- Interactive map of boundaries since 2024
- Boundary of Torridge and Tavistock in South West England
- County: Devon
- Electorate: 74,802 (2023)
- Major settlements: Tavistock

Current constituency
- Created: 2024
- Member of Parliament: Geoffrey Cox (Conservative)
- Seats: One
- Created from: Torridge and West Devon & South West Devon

= Torridge and Tavistock =

UK Parliament constituency (since 2024)

Torridge and Tavistock is a constituency of the House of Commons in the UK Parliament. Further to the completion of the 2023 Periodic Review of Westminster constituencies, it was first contested at the 2024 general election.
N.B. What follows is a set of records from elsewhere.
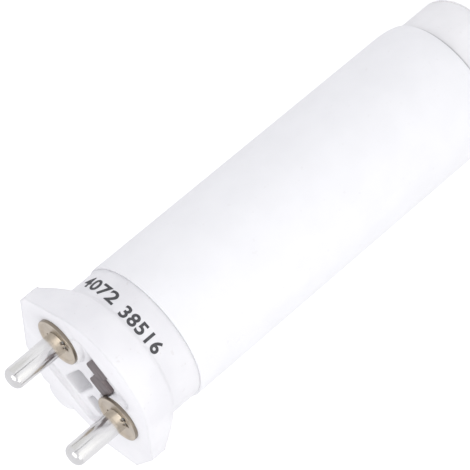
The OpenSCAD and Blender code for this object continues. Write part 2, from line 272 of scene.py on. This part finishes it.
    def bump(self, height: Socket, depth: float, strength: float, under: Socket | None = None) -> Socket:
        """Turn a height factor into a normal.

        Args:
            height: Height factor.
            depth: Depth of the relief in mm.
            strength: Share of the effect.
            under: Normal that the relief lies on, if it isn't the surface's own.

        Returns:
            The normal socket.
        """
        bump = self.nodes.new("ShaderNodeBump")
        bump.inputs["Distance"].default_value = depth * MM
        bump.inputs["Strength"].default_value = strength
        self.link(height, bump.inputs["Height"])
        if under is not None:
            self.link(under, bump.inputs["Normal"])
        return bump.outputs["Normal"]

    def shader(self, color: Socket, roughness: Socket, metallic: float = 0.0,
               normal: Socket | None = None) -> bpy.types.Node:
        """Add the surface shader and link it to the output.

        Args:
            color: Base colour socket.
            roughness: Roughness socket.
            metallic: Metallic constant.
            normal: Normal socket, if there is relief.

        Returns:
            The shader node.
        """
        shader = self.nodes.new("ShaderNodeBsdfPrincipled")
        self.link(color, shader.inputs["Base Color"])
        self.link(roughness, shader.inputs["Roughness"])
        shader.inputs["Metallic"].default_value = metallic
        if normal is not None:
            self.link(normal, shader.inputs["Normal"])
        self.link(shader.outputs["BSDF"], self.output.inputs["Surface"])
        return shader


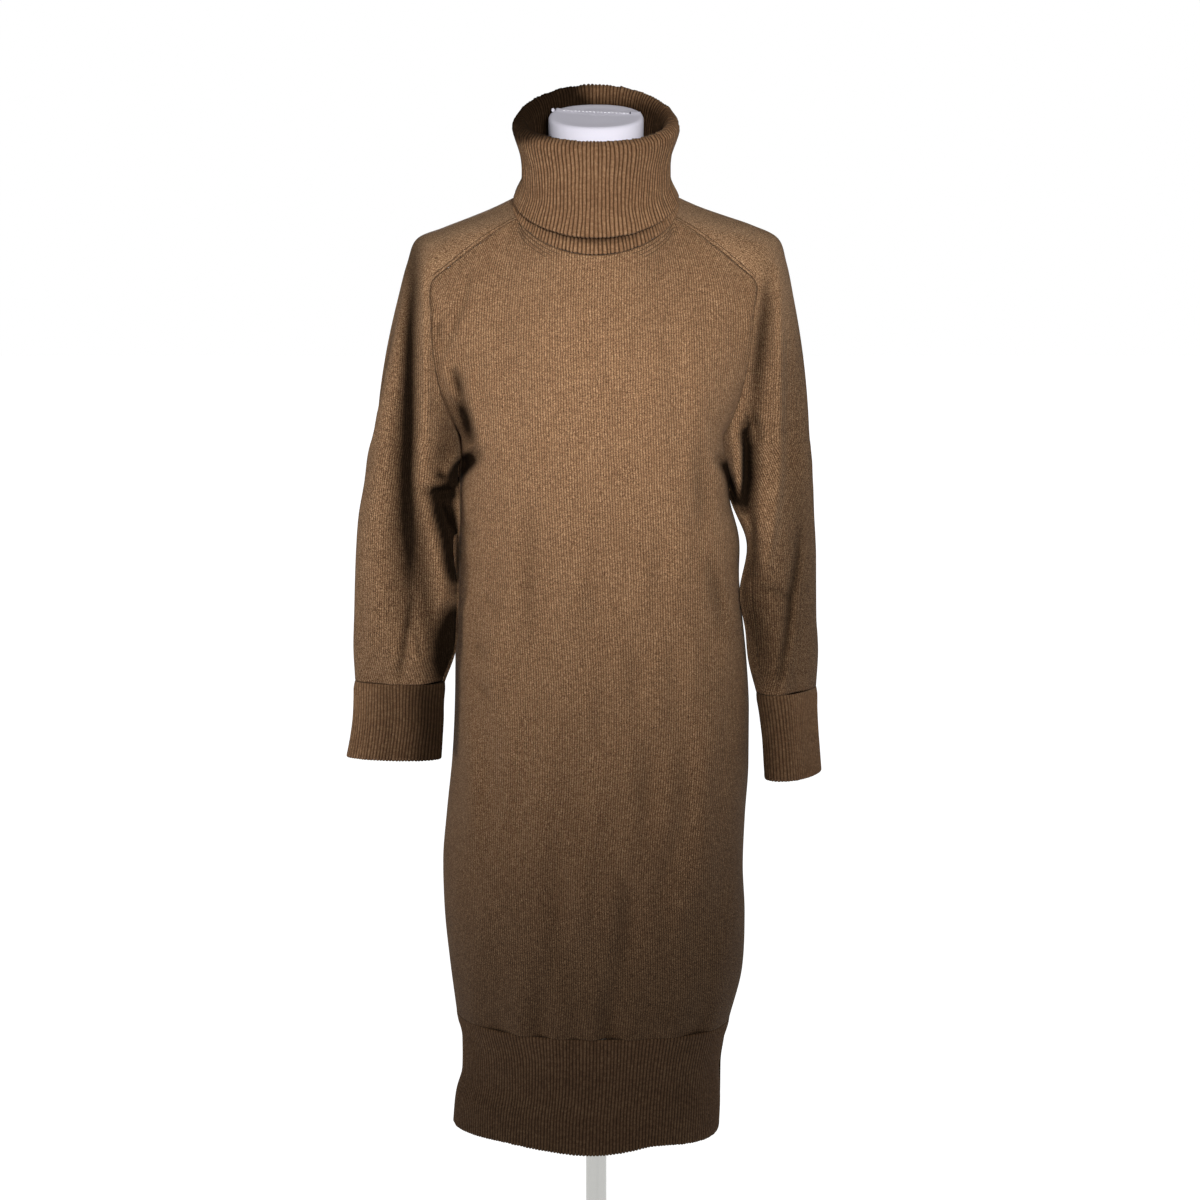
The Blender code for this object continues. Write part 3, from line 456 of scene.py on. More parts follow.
foldLines = {
    # pieces, azimuth they are seen from: half width and height in millimetres (under 0 for a trough),
    # firmness of its sides, points (pixels of the picture, or x and height for other sides)
    ("sleeve_left", 0): (
        (15, 5, 2, (388, 280), (380, 380), (376, 470), (372, 560), (372, 660)),
        (10, -19, 2, (415, 225), (412, 290), (409, 330), (408, 380), (408, 430), (407, 470), (407, 520),
         (409, 570), (411, 625)),
        (11, -7, 2, (400, 390), (397, 440), (397, 480), (396, 530), (398, 580), (399, 640)),
        (5, -8, 2, (410, 600), (405, 640), (399, 682)),
        (6, 7, 2, (427, 290), (427, 380), (425, 440), (422, 480)),
        (10, -7, 2, (441, 440), (438, 462), (438, 480)),
        (12, -10, 2, (416, 495), (420, 540), (424, 580), (428, 620), (430, 660)),
        (9, -30, 2, (428, 491), (438, 494), (448, 494), (457, 492)),
        (8, -20, 3, (434, 498), (438, 515), (444, 535)),
        (11, -34, 3, (445, 500), (448, 530), (452, 560), (456, 588)),
        (15, -24, 2, (456, 600), (449, 630), (444, 655), (438, 692)),
        (6, -12, 2, (434, 474), (439, 477), (445, 480)),
        (3, -5, 2, (415, 628), (417, 645), (421, 660)),
    ),
    ("sleeve_left front", 0): (
        (20, -9, 3, (452, 392), (453, 430), (455, 474)),
        (9, -28, 3, (449, 487), (458, 472), (466, 464), (476, 455)),
        (4, -4, 2, (471, 270), (466, 300), (455, 328), (446, 352)),
        (4, -4, 2, (441, 318), (438, 332), (443, 345)),
        (4, 5, 2, (468, 345), (452, 352), (444, 362), (447, 380), (453, 396), (460, 406)),
        (5, -10, 3, (454, 368), (458, 384), (461, 398)),
        (7, -13, 2, (458, 400), (466, 420), (473, 446)),
    ),
    ("front", 0): (
        (7, 5, 2, (474, 345), (470, 390), (477, 430), (482, 455)),
        (4, -12, 2, (733, 505), (736, 540), (737, 572)),
        (12, 3, 2, (464, 485), (466, 560)),
        (11, -3, 2, (529, 500), (529, 560), (531, 654)),
        (12, 3, 2, (463, 560), (466, 700), (474, 850), (475, 1010)),
        (8, -4, 2, (697, 436), (699, 480), (702, 526)),
        (8, -5, 2, (706, 556), (716, 592), (724, 634)),
        (5, -3, 2, (464, 522), (476, 538)),
        (5, -3, 2, (484, 594), (496, 606)),
        (5, -3, 2, (474, 643), (486, 657)),
        (5, -3, 2, (479, 682), (491, 698)),
    ),
    ("sleeve_right front", 0): (
        (10, -13, 2, (768, 272), (767, 300), (762, 340), (757, 380), (756, 420)),
        (3, -7, 2, (744, 411), (750, 424), (748, 438)),
        (3, -6, 2, (752, 409), (758, 424), (762, 444)),
        (9, 11, 2, (728, 425), (734, 450), (738, 478)),
        (7, -27, 3, (719, 459), (725, 474), (731, 490), (735, 510)),
    ),
    ("sleeve_right", 0): (
        (6, 10, 2, (779, 268), (779, 380), (778, 480), (773, 520), (764, 580)),
        (6, -30, 3, (744, 426), (747, 450), (747, 480), (742, 510)),
        (9, -12, 2, (752, 410), (754, 450), (753, 480), (750, 510), (750, 545), (752, 575)),
        (22, -7, 2, (764, 550), (770, 640), (780, 700)),
        (15, -8, 2, (746, 548), (750, 590), (756, 640), (768, 700)),
        (5, -7, 2, (800, 530), (797, 565), (791, 600), (787, 640), (782, 668), (777, 692)),
        (4, -4, 2, (760, 590), (775, 590), (790, 600)),
        (21, -7, 2, (793, 315), (795, 400), (796, 470), (797, 540), (800, 620), (802, 690)),
    ),
    ("sleeve_left", -90): (
        (14, -6, 2, (-0.045, 0.96), (-0.052, 0.86), (-0.05, 0.72), (-0.055, 0.6)),
        (12, -7, 2, (0.03, 0.98), (0.022, 0.88), (0.004, 0.76), (-0.012, 0.64)),
    ),
    ("sleeve_right", 90): (
        (12, -7, 2, (0.03, 0.97), (0.018, 0.86), (0.006, 0.74), (-0.008, 0.62)),
    ),
    ("back sleeve_left", 180): (
        (10, -10, 2, (0.172, 0.99), (0.16, 0.92), (0.15, 0.85), (0.156, 0.8)),
    ),
    ("back sleeve_right", 180): (
        (10, -10, 2, (-0.165, 0.99), (-0.155, 0.92), (-0.14, 0.85), (-0.147, 0.8)),
    ),
    ("sleeve_left", 180): (
        (12, -8, 2, (0.2, 0.96), (0.203, 0.86), (0.208, 0.74), (0.214, 0.62)),
    ),
    ("sleeve_right", 180): (
        (12, -8, 2, (-0.192, 0.96), (-0.19, 0.86), (-0.196, 0.76), (-0.206, 0.62)),
    ),
    ("back", 180): (
        (16, -5, 2, (0.1, 0.86), (0.085, 0.7), (0.09, 0.52)),
        (16, -5, 2, (-0.095, 0.88), (-0.08, 0.74), (-0.092, 0.6)),
        (18, 4, 2, (0.04, 0.6), (0.036, 0.42), (0.05, 0.2)),
        (16, 4, 2, (-0.06, 0.5), (-0.05, 0.34), (-0.058, 0.18)),
    ),
}

pulls = (
    # pieces, x, height, reach in x, reach in height, moved in x, all in metres
    ("front back", 0.148, 0.795, 0.016, 0.022, 0.006),
    ("front back", 0.160, 0.715, 0.018, 0.034, 0.006),
    ("sleeve_right", 0.160, 0.715, 0.020, 0.036, 0.011),
    ("sleeve_right", 0.160, 0.650, 0.022, 0.030, -0.008),
)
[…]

It is represented by Conservative Sir Geoffrey Cox KC, who had been the MP for the predecessor seat of Torridge and West Devon from 2005 to 2024.

== Boundaries ==
The constituency is composed of the following (as they existed on 1 December 2020):

- The District of Torridge.
- The Borough of West Devon wards of: Bere Ferrers; Bridestowe; Dartmoor; Mary Tavy; Milton Ford; Tamarside; Tavistock North; Tavistock South East; Tavistock South West.

It comprises the bulk of the former Torridge and West Devon seat, excluding the West Devon Borough wards of Buckland Monachorum and Burrator in the south, which were transferred to South West Devon.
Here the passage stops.